BY: EDWARD P. CHASE, Attorney General

TO: Mr. George A. Graham General Counsel State Land Office Santa Fe, New Mexico

{*76} By your letter dated July 8, 1941, you have requested an opinion from this office as to what the effect of our recent Supreme Court decision in State vs. Worden, 44 N.M. 400 (May 27, 1940) is upon the Attorney General's Opinion No. 1642, dated May 13, 1937, written by Fred J. Federici. You also inquire as to the authority of the Commissioner with respect to so-called implied covenants in oil and gas leases, namely, the covenants to: (1) reasonably develop, (2) adequately test for oil and gas, (3) offset to prevent drainage.

We deem it advisable to discuss at some length the decision in State vs. Worden, 44 N.M. 400. The facts in that case are as follows:

K obtained an oil and gas lease dated December 4, 1933, from the State of New Mexico upon two {*77} tracts of land. K assigned his lease on the 40 acre tract to O Company on April 30, 1935, and the O Company discovered oil on September 6, 1936. K, two and one-half months prior to the discovery of oil on the 40 acre tract, had assigned the 280 acre tract to one H, the assignment bearing date June 25, 1936. On March 17, 1937, H assigned his interest in a 40 acre tract of this 280 acre tract to S Company, the relator in this action, after discovery.

The Court refused to grant relator's writ of mandamus to compel the Land Commissioner to accept $ 40.00 cash rental on the ground that from the record before the Court, the relator had not reasonably developed the premises for oil and gas as required by an implied covenant in the original lease. The Court used these words:

"It appears from the record that four years have elapsed since the one well was developed on the lease, and relator has performed no developing work on the tract in suit. We are not apprised whether the Commissioner of Public Land claims that relator's implied covenant to use reasonable diligence to develop the land for oil and gas has been broken; and if so, whether he has given relator notice of his intention to cancel the lease for failure to comply with such implied covenant if the default was not remedied; nor whether such default, if made, has been remedied. We are, therefore, unable to say that relator's assignment of lease is in good standing, and that respondent should be compelled to receive the $ 40 tendered him."

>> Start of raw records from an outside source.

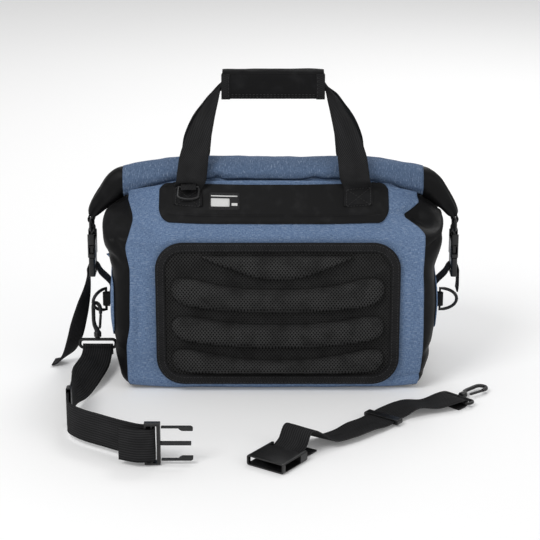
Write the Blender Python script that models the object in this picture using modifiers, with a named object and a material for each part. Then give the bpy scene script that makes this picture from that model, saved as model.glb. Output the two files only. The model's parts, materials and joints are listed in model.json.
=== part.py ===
"""Roll-top dry bag with two carry handles, side tension buckles and a two-part waist belt.

Metres, +Z up.  The origin is the centre of the base, the wearer's side faces -Y.
Every sub-part is one named object.  Pieces that move together hang on an empty on their joint.
"""
import math

import bmesh
import bpy
from mathutils import Matrix, Vector

# ---------------------------------------------------------------- driving dimensions
BASE_HALF_WIDTH = 0.197        # X, at the floor
SIDE_BULGE = 0.014             # the sides stand out this much half-way up
LOBE_BULGE = 0.021             # and this much at the shoulder
HALF_DEPTH = 0.100             # Y, front and back faces
SHOULDER_HEIGHT = 0.205        # the faces are upright up to here
MOUTH_HEIGHT = 0.2640          # upper edge of the faces, under the roll
END_DROOP = 0.030              # the mouth is this much lower at its ends
MOUTH_BACK_Y = 0.060           # the wearer's face ends this far from the centre plane
MOUTH_FRONT_Y = 0.045
CORNER_RADIUS = 0.026
WALL = 0.0025                  # coated fabric with its lining
GAP = 0.0004                   # between neighbouring solids
SEAM = 0.0012                  # between neighbouring panels of the shell
SKIN_GAP = 0.0016              # under what lies on a curved side
FACE_HALF_WIDTH = 0.187        # blue faces, gussets begin here

ROLL_HALF_WIDTH = 0.195
ROLL_HALF_HEIGHT = 0.0095
ROLL_HALF_THICK = 0.024
ROLL_TOP = 0.2865
ROLL_END_X = 0.2360
ROLL_END_Z = 0.2130

STRAP_WIDTH = 0.025            # side straps
BELT_WIDTH = 0.040
HANDLE_WIDTH = 0.038
WEBBING = 0.0018               # webbing thickness
WIRE = 0.0022                  # radius of the moulded rings

GRIP_LENGTH = 0.130
GRIP_Z = 0.3845
GRIP_HALF_HEIGHT = 0.0175
GRIP_HALF_DEPTH = 0.0135

BUCKLE_X = 0.2385              # side buckles, from the centre plane
BUCKLE_THICK = 0.0100
BUCKLE_TOP = 0.1930
BUCKLE_SPLIT = 0.1540          # mouth of the side buckles' sockets
RING_Z = 0.0925                # side rings
SWIVEL_Z = 0.0310

PAD_CENTRE = (0.006, SHOULDER_HEIGHT / 2 + 0.004)
PAD_SIZE = (0.310, SHOULDER_HEIGHT - 0.016)
PAD_RADIUS = 0.035 * PAD_SIZE[1] / 0.189

# ---------------------------------------------------------------- scene and helpers
for old in list(bpy.data.objects):
    bpy.data.objects.remove(old, do_unlink=True)

PARTS = bpy.data.collections.new("dry_bag")
CUTTERS = bpy.data.collections.new("dry_bag_cutters")
bpy.context.scene.collection.children.link(PARTS)
bpy.context.scene.collection.children.link(CUTTERS)

MATERIALS = {}


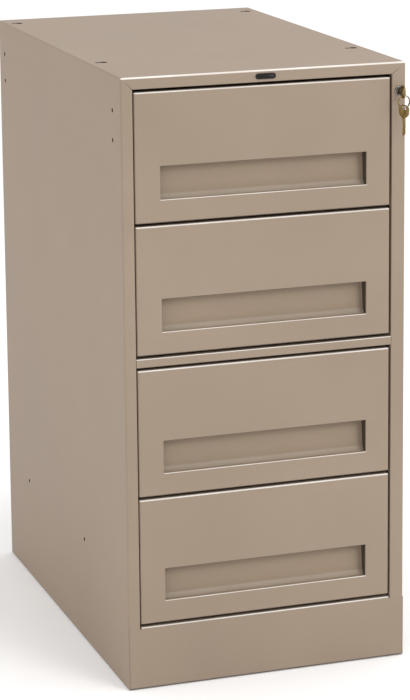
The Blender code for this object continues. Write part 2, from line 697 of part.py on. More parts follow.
def make_lock():
    make_lock_housing()
    make_lock_nut()
    hang_on_joint("lock_turn_joint", LOCK_PLACE, [make_lock_plug(), make_cam()])
    hang_on_joint("lock_bar_joint", LOCK_PLACE + Vector((0, BAR_BACK, 0)), [make_lock_bar()])


# Keys -----------------------------------------------------------------------------------------
def arc(centre_x, centre_y, radius, start, end, steps=4):
    """Points of an arc between two angles in degrees, both ends included."""
    angles = [math.radians(start + (end - start) * step / steps) for step in range(steps + 1)]
    return [(centre_x + radius * math.cos(angle), centre_y + radius * math.sin(angle)) for angle in angles]


def key_outline():
    """The key's edge in its own plane: the bow's top at Y = 0 and the tip at Y = -KEY_LENGTH."""
    half = BOW_WIDTH / 2
    neck = NECK_WIDTH / 2
    blade = BLADE_WIDTH / 2
    shoulder = -BOW_LENGTH
    points = arc(half - BOW_CORNER, -BOW_CORNER, BOW_CORNER, 0, 90)
    points += arc(BOW_CORNER - half, -BOW_CORNER, BOW_CORNER, 90, 180)
    points += [(-half, -BOW_WAIST), (-neck, shoulder + NECK_SLANT), (-blade, shoulder - BLADE_STEP)]
    cut_pitch = (KEY_LENGTH - BOW_LENGTH - 2 * CUT_START) / CUT_COUNT
    for cut in range(CUT_COUNT):
        top = shoulder - CUT_START - cut * cut_pitch
        points.append((-blade, top))
        points.append((-blade + CUT_DEPTHS[cut % len(CUT_DEPTHS)], top - cut_pitch * 0.45))
    points += [(-blade, TIP_SLANT - KEY_LENGTH), (-blade / 4, -KEY_LENGTH), (blade / 3, -KEY_LENGTH)]
    points += [(blade, TIP_SLANT - KEY_LENGTH), (blade, shoulder - BLADE_STEP)]
    points += [(neck, shoulder + NECK_SLANT), (half, -BOW_WAIST)]
    return points


def slot_outline():
    """The wide slot near the bow's top, with round ends, through which the ring passes."""
    radius = SLOT_HEIGHT / 2
    reach = SLOT_LENGTH / 2 - radius
    middle = -BRIDGE - radius
    return arc(reach, middle, radius, -90, 90) + arc(-reach, middle, radius, 90, 270)


def make_key(name, place):
    """A key cut from flat brass, as a filled 2D curve with the slot as an inner loop."""
    curve = bpy.data.curves.new(name, "CURVE")
    curve.dimensions = "2D"
    curve.fill_mode = "BOTH"
    curve.extrude = KEY_THICKNESS / 2
    for outline in (key_outline(), slot_outline()):
        spline = curve.splines.new("POLY")
        spline.points.add(len(outline) - 1)
        for point, (x, y) in zip(spline.points, outline):
            point.co = (x, y, 0.0, 1.0)
        spline.use_cyclic_u = True
    key = add_object(name, curve, "brass")
    key.matrix_basis = place
    return key


def ring_mesh(major_steps=32, wire_steps=8):
    """A ring about Z: a circle of the wire's radius, spun round the ring's circle."""
    mesh = bmesh.new()
    section = Matrix.Translation((RING_RADIUS, 0, 0)) @ Matrix.Rotation(math.pi / 2, 4, "X")
    rim = bmesh.ops.create_circle(mesh, cap_ends=False, segments=wire_steps, radius=RING_WIRE,
                                  matrix=section)
    edges = list({edge for vert in rim["verts"] for edge in vert.link_edges})
    bmesh.ops.spin(mesh, geom=list(rim["verts"]) + edges, cent=(0, 0, 0), axis=(0, 0, 1),
                   angle=2 * math.pi, steps=major_steps, use_merge=True)
    bmesh.ops.remove_doubles(mesh, verts=mesh.verts, dist=0.00002)
    bmesh.ops.recalc_face_normals(mesh, faces=mesh.faces)
    return mesh


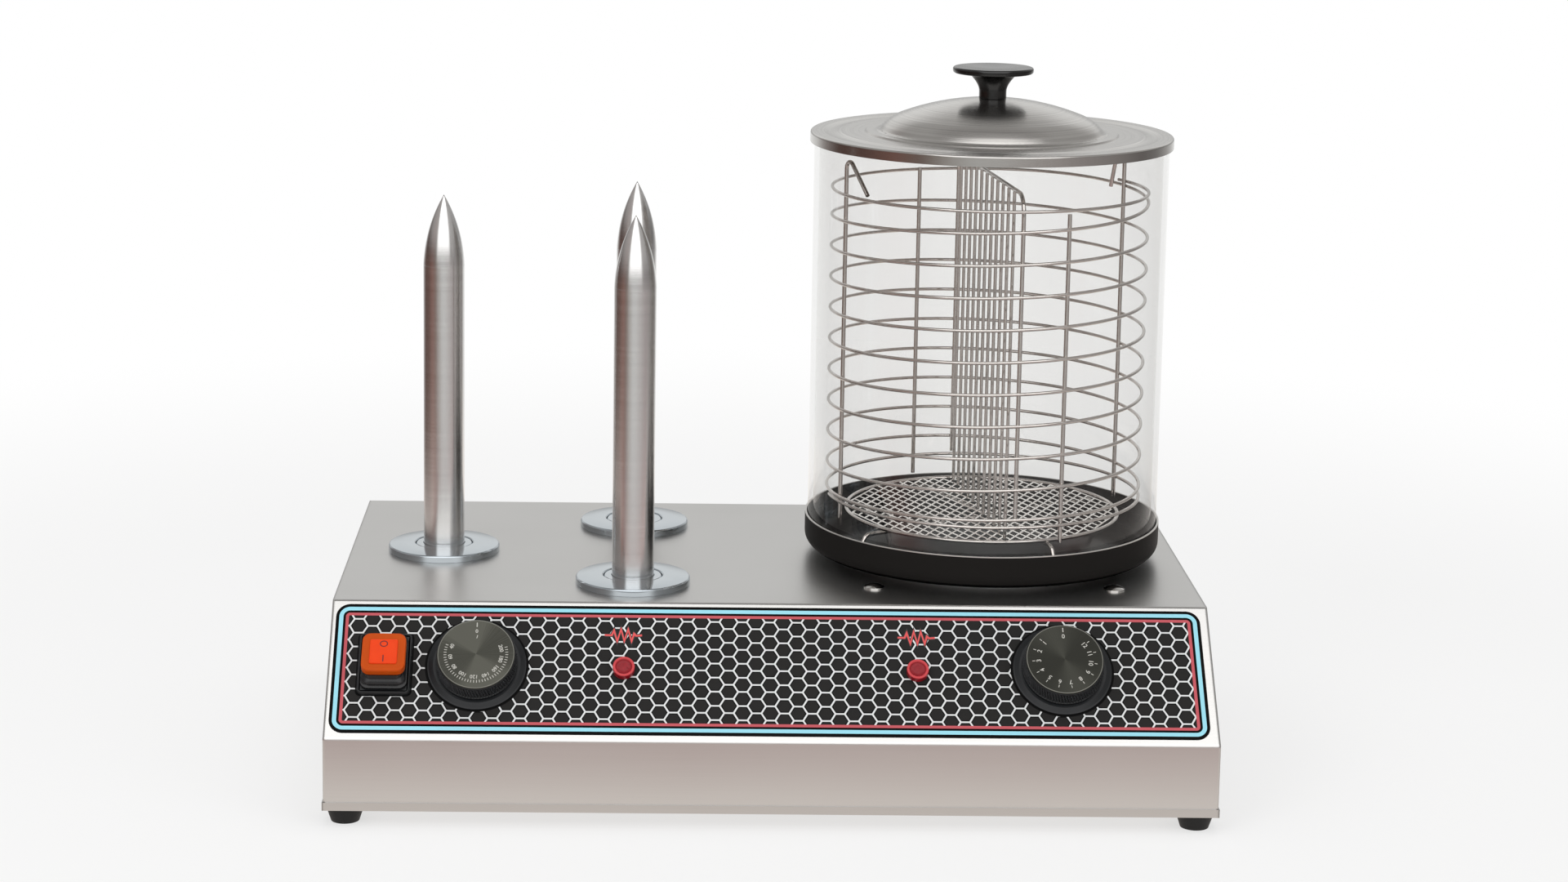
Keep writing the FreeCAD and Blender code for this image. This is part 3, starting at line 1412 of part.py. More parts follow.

Incident to its decision, however, the Court held that an assignee succeeded to and acquired all the rights and privileges of the assignor subject to express and implied covenants. The Court said:

"Looking to the lease, we find that after oil or gas is obtained from any part of the leased land in paying quantities, the lease continues in force so long as it is so produced, subject to the covenants we have mentioned."

In view of the foregoing we are of the opinion that the former ruling of the Attorney General should be amended to read as follows:

"Where production of oil and gas in paying quantities in compliance with express and implied covenants of oil and gas lease is made during the definite term of years upon the acreage retained in the mother lease.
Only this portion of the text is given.